1. Adding compiler option -static: 
The output this produces is much larger in size. This is due to the fact that all libraries used by the program are included within the output. The benefit of that is the programmer doesn’t have to worry whether the user will have the libraries installed or not, but the drawback, of course, is the significant size gain of the output.

2. Removing the -fno-builtin option, which was used to exclude any function optimizations: 
Looking at the disassembly, we immediately notice that the compiler has replaced the printf() function with a much simpler puts() function, thus optimizing the compiled code.

3. Removing the -g option, which is used for debugging purposes: 
The size of the compiled output shrinks. Section headers and disassembly contain significantly less information that would have been used for debugging.

4. Adding additional arguments to the printf() function: 
After adding additional argument to the printf() funtcion
 printf("Hello World! %d,%d,%d,%d,%d,%d,%d,%d,%d,%d,%d\n", 0,1,2,3,4,5,6,7,8,9,10);
and recompiling the program, the compiled code seems to run out of registers for the arguments and stores the memory addresses of the rest of the arguments on the stack.

5. Moving the printf() to a separate function (I called it void PrintTheF()) outside of main() and then calling that function from main(): 
Examining the disassembly it looks like the main() calls the new function PrintTheF(), which then moves the address of the string into the register and then calls printf(). In essence, what was previously done in main(), is now being done in the separate function PrintTheF() that contains printf().

6. Changing the -O0 option to -O3: 
After recompiling the code, there is a noticeable difference in <main>, by using the option -O3, the compiler has optimized the code reducing it by 5 operations.
EDIT: The optional also removes protection from the stack, because the stack is simply not being used in this case.

Thursday 16 January 2014

Understanding open source communities and code review processes


(moving all my stuff from Wordpress to Blogger)

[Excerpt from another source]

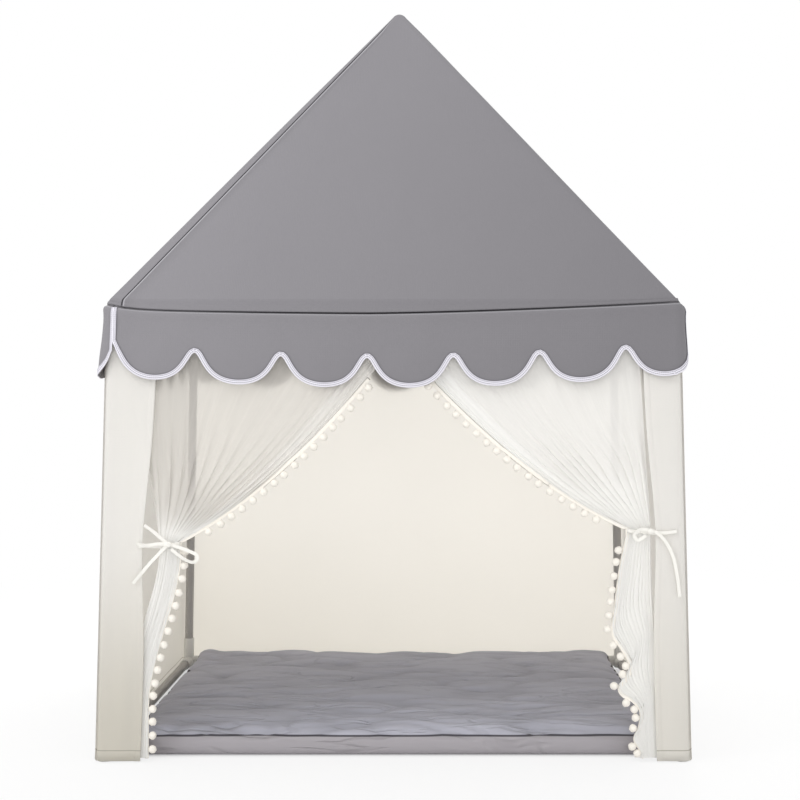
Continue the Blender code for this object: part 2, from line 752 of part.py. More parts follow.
def make_bow(curtain, inset, tapes, material):
    """The knot in front of the tie, with its loops and tails fused to it."""
    across = curtain.hand * (FLOOR_HALF_WIDTH - inset)
    height = curtain.tie_height
    front = post_y(height) + WALL_REACH + 2 * SEAT_GAP + TIE_THICKNESS
    plane = -(front + KNOT_SIZE[1])
    bm = bmesh.new()
    place = Matrix.Translation((across, plane, height)) @ Matrix.Diagonal((*KNOT_SIZE, 1))
    bmesh.ops.create_uvsphere(bm, u_segments=12, v_segments=8, radius=1.0, matrix=place)
    name = curtain.name.replace("curtain", "bow")
    item = add_object(name, mesh_from(bm, name), material)
    for points in tapes:
        placed = [(across + x, height + z) for x, z in points]
        combine(item, tape_mesh(placed, plane), "UNION")


def make_mat(material):
    """The padded floor mat, crowned on top and drawn in at its edges."""
    bm = bmesh.new()
    bmesh.ops.create_cube(bm, size=2.0)
    for axis, cuts in zip(range(3), MAT_CELLS):
        edges = [e for e in bm.edges if abs(e.verts[0].co[axis] - e.verts[1].co[axis]) > 1.5]
        bmesh.ops.subdivide_edges(bm, edges=edges, cuts=cuts - 1, use_grid_fill=True)
    for vert in bm.verts:
        a, b, c = vert.co
        roll = MAT_EDGE_ROLL * (1 - math.sqrt(max(0.0, 1 - 0.96 * c * c)))
        corner = 1 - MAT_CORNER_PULL * (a * b) ** MAT_CORNER_POWER
        reach_x = FLOOR_HALF_WIDTH - MAT_SIDE_CLEARANCE
        reach_y = FLOOR_HALF_DEPTH - (MAT_FRONT_CLEARANCE if b < 0 else MAT_BACK_CLEARANCE)
        x = a * (reach_x * corner - roll * abs(a) ** MAT_EDGE_POWER)
        y = b * (reach_y * corner - roll * abs(b) ** MAT_EDGE_POWER)
        rise = MAT_CROWN + MAT_WRINKLE * math.sin(MAT_WRINKLE_TURNS[0] * a + MAT_WRINKLE_TURNS[1] * b)
        if c < 0.9:
            rise = 0.0
        rise *= (1 - a**MAT_CROWN_POWER) * (1 - b**MAT_CROWN_POWER)
        vert.co = Vector((x, y, MAT_THICKNESS * (c + 1) / 2 + rise))
    bmesh.ops.recalc_face_normals(bm, faces=bm.faces)
    add_object("floor_mat", mesh_from(bm, "floor_mat"), material, 60.0)


def main():
    reset_scene()
    roof_cloth = make_material("grey_canvas", (0.30, 0.29, 0.31), 0.95)
    binding = make_material("bias_binding", (0.76, 0.75, 0.80), 0.9)
    cotton = make_material("white_cotton", (0.83, 0.82, 0.78), 0.95)
    sheer = make_material("sheer_voile", (0.78, 0.75, 0.70), 0.9)
    pompom = make_material("cream_pompom", (0.92, 0.88, 0.80), 1.0)
    tape = make_material("tie_tape", (0.85, 0.83, 0.77), 0.9)
    pole = make_material("grey_tube", (0.24, 0.22, 0.23), 0.5)
    plastic = make_material("connector_plastic", (0.80, 0.80, 0.78), 0.45)
    mat_cloth = make_material("mat_cotton", (0.27, 0.26, 0.30), 0.95)

    make_frame(pole, plastic)
    for name, side in (("front", FRONT), ("right", RIGHT), ("back", BACK), ("left", LEFT)):
        make_roof_panel(f"{name}_roof_panel", side, roof_cloth)
        make_valance(f"{name}_valance", side, roof_cloth, binding)
        if side != FRONT:
            make_wall(f"{name}_wall", side, cotton)
    make_jamb("left_jamb", -1, cotton)
    make_jamb("right_jamb", 1, cotton)
    make_header(cotton)

    left = Curtain("left_curtain", -1, LEFT_TIE_HEIGHT)
    left.hang(LEFT_HEADING_INSET, LEFT_HEADING_OVERLAP)
    left.gather(LEFT_TIE_INSET, LEFT_TIE_WIDTH)
    left.finish(LEFT_HEM_INSET, LEFT_HEM_WIDTH, ruffle=0.0)
    right = Curtain("right_curtain", 1, RIGHT_TIE_HEIGHT, step=CROSSING_STEP)
    right.hang(RIGHT_HEADING_INSET, RIGHT_HEADING_OVERLAP)
    right.gather(RIGHT_TIE_INSET, RIGHT_TIE_WIDTH)
    right.finish(RIGHT_HEM_INSET, RIGHT_HEM_WIDTH, ruffle=RIGHT_RUFFLE)
    for curtain in (left, right):
        make_curtain(curtain, sheer)
        make_trim(curtain, pompom)
    make_tie(left, LEFT_STRAP_INSET, tape)
    make_tie(right, RIGHT_STRAP_INSET, tape)
    make_bow(left, LEFT_BOW_INSET, (LEFT_TAIL, LEFT_LOOP, LEFT_STRAND), tape)
    make_bow(right, RIGHT_BOW_INSET, (RIGHT_TAIL, RIGHT_LOOP), tape)
    make_mat(mat_cloth)


main()
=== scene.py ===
import math

import bmesh
import bpy
from bpy.props import FloatProperty, IntProperty, PointerProperty, StringProperty
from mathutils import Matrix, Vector, noise


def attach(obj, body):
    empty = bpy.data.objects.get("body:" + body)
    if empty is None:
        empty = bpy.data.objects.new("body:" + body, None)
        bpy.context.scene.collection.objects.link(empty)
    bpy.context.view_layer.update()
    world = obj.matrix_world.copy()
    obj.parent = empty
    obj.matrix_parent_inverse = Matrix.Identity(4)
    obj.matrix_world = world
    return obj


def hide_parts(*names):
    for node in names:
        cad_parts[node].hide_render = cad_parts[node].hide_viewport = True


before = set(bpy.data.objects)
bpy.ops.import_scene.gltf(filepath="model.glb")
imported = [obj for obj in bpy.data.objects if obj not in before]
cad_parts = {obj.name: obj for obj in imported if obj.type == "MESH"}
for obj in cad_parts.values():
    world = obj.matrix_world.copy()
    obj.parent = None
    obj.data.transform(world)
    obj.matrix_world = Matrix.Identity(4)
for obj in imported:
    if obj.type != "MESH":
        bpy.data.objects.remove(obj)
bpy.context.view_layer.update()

bl_info = {
    "name": "Play Tent",
    "version": (1, 0, 0),
    "blender": (4, 5, 0),
    "location": "3D View > Sidebar > Play Tent",
    "description": "Dresses a pole frame as a cloth play tent with tied sheer curtains and a padded mat",
    "category": "Object",
}

FRONT, RIGHT, BACK, LEFT = range(4)
ALONG = (Vector((1, 0, 0)), Vector((0, 1, 0)), Vector((-1, 0, 0)), Vector((0, -1, 0)))
OUTWARD = (Vector((0, -1, 0)), Vector((1, 0, 0)), Vector((0, 1, 0)), Vector((-1, 0, 0)))
SIDE_NAMES = ("front", "right", "back", "left")
UP = Vector((0, 0, 1))
RIGHT_ANGLE = math.pi / 2

# From the outside of the walls at the floor to the pole axes
POLE_INSET = 0.0172

# Reach of each layer of cloth from the pole axes
WALL_REACH = 0.0195
WALL_TOP_REACH = 0.0160
ROOF_REACH = 0.0176
VALANCE_REACH = 0.0218

# Height from which the walls tuck in under the roof cover, and the height that this takes
WALL_TUCK = (0.845, 0.055)

# Heights of the eave seam at the four corners, and in the middle of each side, under the rail
SEAM_CORNERS = (0.9215, 0.9265, 0.9240, 0.9225)
SEAM_MIDDLES = (0.9030, 0.9060, 0.9040, 0.9060)

# Where along a side, from -1 to 1, the eave seam is lowest, and its two bends before and one after
# that, each as a share of the rise and a sharpness
SEAM_LOWEST = -0.1
SEAM_BENDS_BEFORE = ((0.42, 1.5), (0.58, 12.0))
SEAM_BENDS_AFTER = ((1.0, 1.5),)


def srgb(hex_colour):
    """A linear colour with its alpha, from an sRGB hex value."""
    channels = [int(hex_colour[i : i + 2], 16) / 255 for i in (1, 3, 5)]
    linear = [c / 12.92 if c <= 0.04045 else ((c + 0.055) / 1.055) ** 2.4 for c in channels]
    return (*linear, 1.0)


def mix(a, b, t):
    return a + (b - a) * t


def ease(t):
    t = min(1.0, max(0.0, t))
    return t * t * (3 - 2 * t)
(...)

For a better understanding how open source projects work, I took a look at a couple of free licensed packages available for Linux. In general I had a look at how the code is made available and how to make your own contribution. Furthermore, to grasp how bug fixes work, I picked a solved issue from each project as an example.


rawtherapee
License: GPLv3
Raw Therapee is a raw image editing tool, packed with many useful features. The project has a forum with a sizable amount of active users that seem to be contributing constantly. Their source code, as well as the bug tracker are available on Google code.
The one issue I looked at in particular was submitted Dec 2, 2013, it was due to a raw image from Nikon D610 not being processed properly. The submitter appeared to be mostly a user, as they did not participate in the discussion. One of the project owners commented 3 days later stating that raw images from the particular camera (in this case Nikon D610) were not supported yet. However a project contributor jumped into the conversation proposing a solution. After a few back and forths between the two, the solution was implemented that same day. The entire process was well organized and easy to follow.

qtractor
License: GPL
Essentially Qtractor is a audio/MIDI multi-track sequencer. The project code can be found on sourceforge, where you can make contributions to the project, whether it’s with enhancements or bug fixes.
The issue I observed involved an error with copying and renaming a clip, when pasting the renamed clip, the program didn't seem to register the name change. A solution followed the same day, but created another slight problem with the names appearing dim on some of the clips. The discussion was between the creator of the ticket and one of the contributors who worked on fixing both issues. The exchange took place over the course of 8 days, at the end of which the ticket was closed and the bugs were fixed. In this case the entire process was also very organized and easy to understand.

In both examples I chose to look at, both issues were attended to almost immediately and the communication between the users was active and clear. The only drawback I found with Raw Therapee bug tracking process is that there were not links to the changes being made during the discussion.